DeRosa is no longer affiliated with the League of the South, which has become violent and more radical in recent years. After learning of DeRosa’s ties to the group, students and activists became concerned that an advocate of the Confederacy was teaching conservative principles to a largely African-American group of prisoners.

GEO Group has close ties to Florida Atlantic University; four GEO Group officials, including two board members of the GEO Group Foundation, previously served on the FAU Board of Trustees. DeRosa had nothing but good things to say about the private prison corporation. “GEO is very much committed to recidivism. They have a reentry program. They’re amazing,” he said.

A ‘Blooming Romance with the Alt-Right’

TPUSA’s affiliation with a neo-Confederate is not out of step with the organization’s history of racist staffers. The group is viewed as so far to the right that members of the white nationalist group Identity Evropa have attempted to infiltrate TPUSA university chapters, with one member saying he wanted to turn his school’s chapter into a “front” for Identity Evropa.

In May, a video surfaced of a now-former University of Nevada TPUSA chapter president saying, “white power” while a friend yells, “Fuck the n*****s!”

New Yorker staff writer Jane Mayer revealed racist text messages sent by TPUSA’s former field director, Crystal Clanton, who texted, “i hate black people. Like fuck them all . . . I hate blacks. End of story.” Another TPUSA member was caught on video praising the Nazis and lamenting that they didn’t “keep fucking going.” In early 2018, the Southern Poverty Law Center outlined TPUSA’s “blooming romance with the alt-right.”

Florida Atlantic University’s TPUSA chapter posted a photo on Facebook in January 2018 featuring mostly students using the “ok” hand symbol, which the racist alt-right uses as a way to troll liberals and signal to each other their alt-right leanings.
Facebook

Owens, who is black, told a crowd in February, “If Hitler just wanted to make Germany great and have things run well, OK, fine…I have no problems with nationalism.” She left TPUSA in May after campus chapters called for her resignation and is now focusing on her “Blexit” campaign, which uses a severely incomplete and inaccurate history of the Democratic Party in an effort to convert black Democrats into Republicans.

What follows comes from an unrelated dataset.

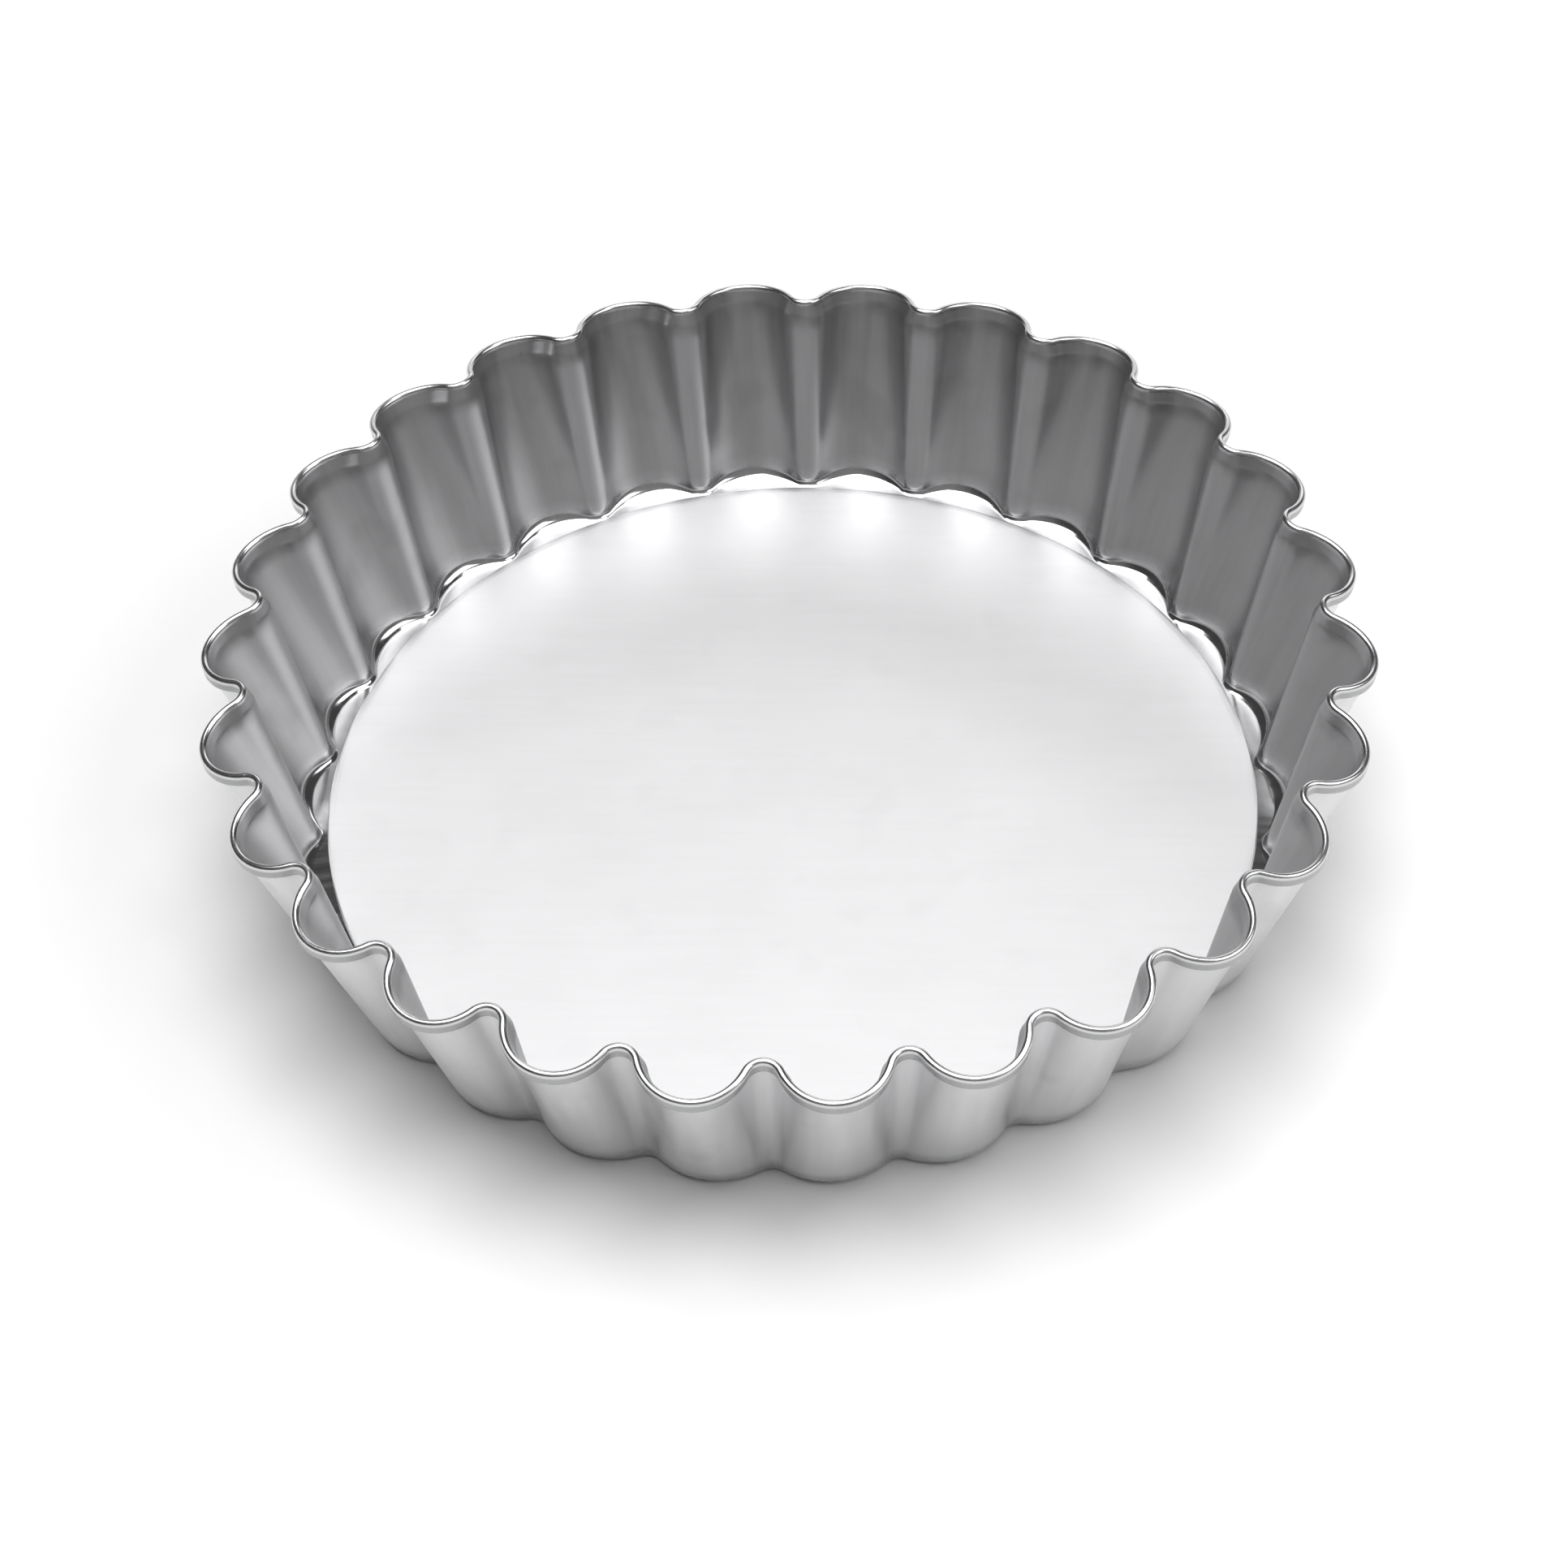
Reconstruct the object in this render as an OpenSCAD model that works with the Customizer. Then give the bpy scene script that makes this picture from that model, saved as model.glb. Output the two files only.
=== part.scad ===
// Fluted tart pan with a loose base.
// A pressed sheet ring with drafted flutes, a hemmed rim and an inturned ledge,
// and a flat disc that lies loose on the ledge and lifts straight out.

/* [Rim] */
// Diameter over the outside of the lobes at the rim
rim_d = 120; // [110:1:140]
// Depth of a flute at the rim, from lobe crest to groove
rim_flute = 4.5; // [3.5:0.1:5]
// Radius of the grooves at the rim, on the outside
rim_groove_r = 1.4; // [1:0.1:2]
// Drop of the rim over the lobes, below its height over the grooves
rim_dip = 1.2; // [0:0.1:2]
// Height of the hem, the outward fold of the rim
hem_h = 1.6; // [1.2:0.1:2.5]

/* [Wall] */
// Height of the ring, from the underside to the rim over the grooves
height = 22.8; // [18:0.2:30]
// Thickness of the sheet
sheet = 0.4; // [0.3:0.05:0.6]
// Number of flutes round the wall
flutes = 26; // [20:1:32]

/* [Foot] */
// Diameter over the lobes at the foot, at the sharp corner of the outside
foot_d = 103.8; // [100:0.1:106]
// Depth of a flute at the foot
foot_flute = 2; // [1.5:0.1:2.5]
// Radius of the grooves at the foot, on the outside
foot_groove_r = 1.9; // [1.5:0.1:2.5]
// Inside bend from wall to ledge, in the lobes
lobe_bend_r = 1.5; // [0.8:0.1:2]
// Inside bend from wall to ledge, at the grooves
groove_bend_r = 0.7; // [0.5:0.1:1]
// Diameter of the opening inside the ledge
opening_d = 86; // [70:1:92]

/* [Loose base] */
// Thickness of the base
base_t = 0.5; // [0.4:0.1:1]
// Gap between the base and the bend of the ring, all round
base_gap = 0.3; // [0.2:0.05:0.6]
// Width of the eased band at the edge of the base
ease_w = 0.6; // [0.3:0.1:1]
// Depth of the eased band at the edge of the base
ease_h = 0.15; // [0.05:0.05:0.2]

/* [Hidden] */
$fn = 180;

lobe_steps = 4;      // segments on half a lobe
groove_steps = 2;    // segments on half a groove
bend_steps = 3;      // segments on the bend at the foot
roll_steps = 4;      // segments over the rolled top of the hem
half = lobe_steps + groove_steps;
pitch = 360 / flutes;
overcut = 1;         // how far a cutter runs past a face

// An outline is [crest radius, groove radius, groove arc radius, inward offset].
rim_outline = [rim_d / 2, rim_d / 2 - rim_flute, rim_groove_r];
foot_outline = [foot_d / 2, foot_d / 2 - foot_flute, foot_groove_r];

// Draft of the wall from the vertical, halfway between lobe and groove
draft = atan((rim_d - foot_d - rim_flute + foot_flute) / 2 / height);
// Inset of the inside corner of the foot from its outside corner
corner_inset = sheet * tan((90 - draft) / 2);
// Where the bend meets the ledge at the grooves, and the base that clears it
groove_bend_in = groove_bend_r * tan((90 - draft) / 2);
base_r = foot_d / 2 - foot_flute - corner_inset - groove_bend_in - base_gap;

// Radius of the lobe arc that runs tangent into the groove arc of an outline
function lobe_arc(o) =
    let (c = o[1] + o[2], k = c * cos(pitch / 2))
    (o[0] * o[0] + c * c - 2 * o[0] * k - o[2] * o[2]) / (2 * (o[2] + o[0] - k));

// Turn of half the lobe arc, from its crest to the tangent point
function lobe_turn(o) =
    let (c = o[1] + o[2])
    atan2(c * sin(pitch / 2), c * cos(pitch / 2) - o[0] + lobe_arc(o));

// Point at step s of half a flute, from the crest at 0 to the groove at half
function half_point(o, inset, s) =
    let (arc = lobe_arc(o), turn = lobe_turn(o), c = o[1] + o[2])
    s <= lobe_steps
        ? let (t = turn * s / lobe_steps)
          [o[0] - arc + (arc - inset) * cos(t), (arc - inset) * sin(t)]
        : let (t = 180 + turn + (pitch / 2 - turn) * (s - lobe_steps) / groove_steps)
          [c * cos(pitch / 2) + (o[2] + inset) * cos(t),
           c * sin(pitch / 2) + (o[2] + inset) * sin(t)];

// Point at station i of the whole outline, counted from a groove
function outline_point(o, inset, i) =
    let (k = floor(i / (2 * half)), s = i - k * 2 * half - half,
         p = half_point(o, inset, abs(s)), y = s < 0 ? -p[1] : p[1], a = k * pitch)
    [p[0] * cos(a) - y * sin(a), p[0] * sin(a) + y * cos(a)];

// How far station i lies from its groove towards the lobe crest, from 0 to 1
function lobe_share(i) =
    let (r = norm(outline_point(rim_outline, 0, i)))
    (r - rim_outline[1]) / rim_flute;

function rim_top(i) = height - rim_dip * lobe_share(i);
function bend_r(i) = groove_bend_r + (lobe_bend_r - groove_bend_r) * lobe_share(i);
function at(p, z) = [p[0], p[1], z];
function unit(v) = v / norm(v);

// Point of the bend that rounds corner c between the wall and the ledge: turn
// runs from 0 on the ledge to 1 on the wall, and top is the wall's upper end.
function bend_point(c, top, r, turn) =
    let (wall = unit(top - c), ledge = unit([-c[0], -c[1], 0]),
         opening = acos(wall * ledge), reach = r / tan(opening / 2),
         mid = unit(wall + ledge), side = unit(wall - ledge),
         centre = c + mid * r / sin(opening / 2), t = (90 - opening / 2) * (2 * turn - 1))
    centre - mid * r * cos(t) + side * r * sin(t);

// Ends of the wall's straight lines at station i, on the outside and the inside
function outer_foot(i) = at(outline_point(foot_outline, 0, i), 0);
function outer_top(i) = at(outline_point(rim_outline, sheet, i), rim_top(i));
function inner_foot(i) = at(outline_point(foot_outline, corner_inset, i), sheet);
function inner_top(i) = at(outline_point(rim_outline, 2 * sheet, i), rim_top(i) - sheet);

// Point of the outside wall at station i and height z
function wall_point(i, z) =
    let (f = outer_foot(i), t = outer_top(i)) f + (t - f) * z / t[2];

// The section at station i, from the ledge's underside up, over and down inside
function section(i) = concat(
    [for (b = [0 : bend_steps])
        bend_point(outer_foot(i), outer_top(i), bend_r(i) + sheet, b / bend_steps)],
    [wall_point(i, rim_top(i) - hem_h),
     at(outline_point(rim_outline, sheet * hem_h * tan(draft), i), rim_top(i) - hem_h)],
    [for (b = [0 : roll_steps])
        let (t = 180 * b / roll_steps)
        at(outline_point(rim_outline, sheet * (1 - cos(t)), i),
           rim_top(i) - sheet + sheet * sin(t))],
    [for (b = [bend_steps : -1 : 0])
        bend_point(inner_foot(i), inner_top(i), bend_r(i), b / bend_steps)]);

// The ring before its opening is cut, closed by a flat floor inside the ledge
module fluted_cup() {
    stations = flutes * 2 * half;
    rings = len(section(0));
    points = [for (i = [0 : stations - 1]) each section(i)];
    // Corner of ring r at station i, wrapping round the axis
    function corner(i, r) = (i % stations) * rings + r;
    sides = [for (i = [0 : stations - 1], r = [0 : rings - 2])
        each [[corner(i, r), corner(i, r + 1), corner(i + 1, r)],
              [corner(i + 1, r), corner(i, r + 1), corner(i + 1, r + 1)]]];
    underside = [for (i = [0 : stations - 1]) corner(i, 0)];
    floor_top = [for (i = [stations - 1 : -1 : 0]) corner(i, rings - 1)];
    polyhedron(points, concat(sides, [underside, floor_top]), convexity = 10);
}

// The pressed ring: fluted wall, hemmed rim, bend and inturned ledge
module fluted_ring() {
    color([0.75, 0.76, 0.77])
    difference() {
        fluted_cup();
        translate([0, 0, -overcut])
        cylinder(d = opening_d, h = sheet + 2 * overcut);
    }
}

// The loose base: a flat disc with an eased upper edge, lying on the ledge
module loose_base() {
    color([0.86, 0.87, 0.88])
    translate([0, 0, sheet])
    rotate_extrude()
    polygon([[0, 0], [base_r - ease_h, 0], [base_r, ease_h], [base_r, base_t - ease_h],
             [base_r - ease_w, base_t], [0, base_t]]);
}

fluted_ring();
loose_base();
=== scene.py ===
"""Looks for the fluted tart pan: a hemmed, pressed ring and a loose base in bare tin plate."""

import math

import bpy
import numpy as np
from mathutils import Matrix, Vector


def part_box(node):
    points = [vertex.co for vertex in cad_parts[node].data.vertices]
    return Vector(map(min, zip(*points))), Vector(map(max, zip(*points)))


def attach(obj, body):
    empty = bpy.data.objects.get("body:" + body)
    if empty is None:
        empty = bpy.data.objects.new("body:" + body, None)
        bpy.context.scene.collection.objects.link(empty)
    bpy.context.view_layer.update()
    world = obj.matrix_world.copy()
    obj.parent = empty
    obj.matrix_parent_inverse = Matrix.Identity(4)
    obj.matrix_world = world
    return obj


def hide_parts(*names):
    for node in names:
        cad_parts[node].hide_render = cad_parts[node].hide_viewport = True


MM = 0.001

# The ring, in metres. Its outer radius and height come from the CAD box.
FLUTES = 26
SHEET = 0.40 * MM
RIM_FLUTE = 4.5 * MM
RIM_GROOVE_R = 1.4 * MM
RIM_DIP = 1.2 * MM
HEM_H = 1.6 * MM
HEM_LEAN = 0.15 * MM        # how far the hem's foot stands inside its top
WALL_LEAN = 0.45 * MM       # how far the wall behind the hem moves in over the hem's height
ROLL_R = 0.40 * MM          # outer radius of the rolled top
BEAD_TURN = 9               # degrees by which the rolled top turns under, before the hem's flat
HEM_STEP = 0.05 * MM        # how far the wall below the hem's trace steps inwards
TRACE_H = 0.25 * MM         # height of that step
HEM_GAP = 0.05 * MM         # width of the slit behind the hem at its closed end
SLIT_DEPTH = 1.00 * MM
FOOT_R = 51.9 * MM
FOOT_FLUTE = 2.0 * MM
FOOT_GROOVE_R = 1.9 * MM
LOBE_BEND_R = 1.5 * MM
GROOVE_BEND_R = 0.7 * MM
OPENING_R = 43.0 * MM
EDGE_R = 0.12 * MM          # softening of cut sheet edges
EDGE_MID = EDGE_R * 0.3     # distance from both faces to the middle of a softened edge

# Mesh fineness of the ring
LOBE_STEPS = 12
GROOVE_STEPS = 8
BEND_STEPS = 9
ROLL_STEPS = 15
WALL_STEPS = 12
HEM_STEPS = 5
LEDGE_STEPS = 4
LIP_STEPS = 6

# The base's edge
BAND_W = 0.65 * MM
BAND_DROP = 0.03 * MM
BAND_SOFT = 0.10 * MM       # spacing of the rings that soften the step of the band
WORN_TOP = 1.6 * MM         # how far in from the edge the wear of the top fades out
WORN_UNDER = 1.2 * MM
BASE_STATIONS = 312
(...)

The GEO Group Foundation does not appear to have donated to TPUSA in the years leading up to 2017, but the company has made controversial and possibly illegal political donations in the recent past. The company appears to have broken the law barring corporations with government contracts from making political donations, having given $225,000 through a wholly-owned subsidiary to a pro-Trump super PAC in 2016. Another subsidiary also donated $125,000 to a super PAC supporting former Florida Gov. Rick Scott (R) for Senate in 2018.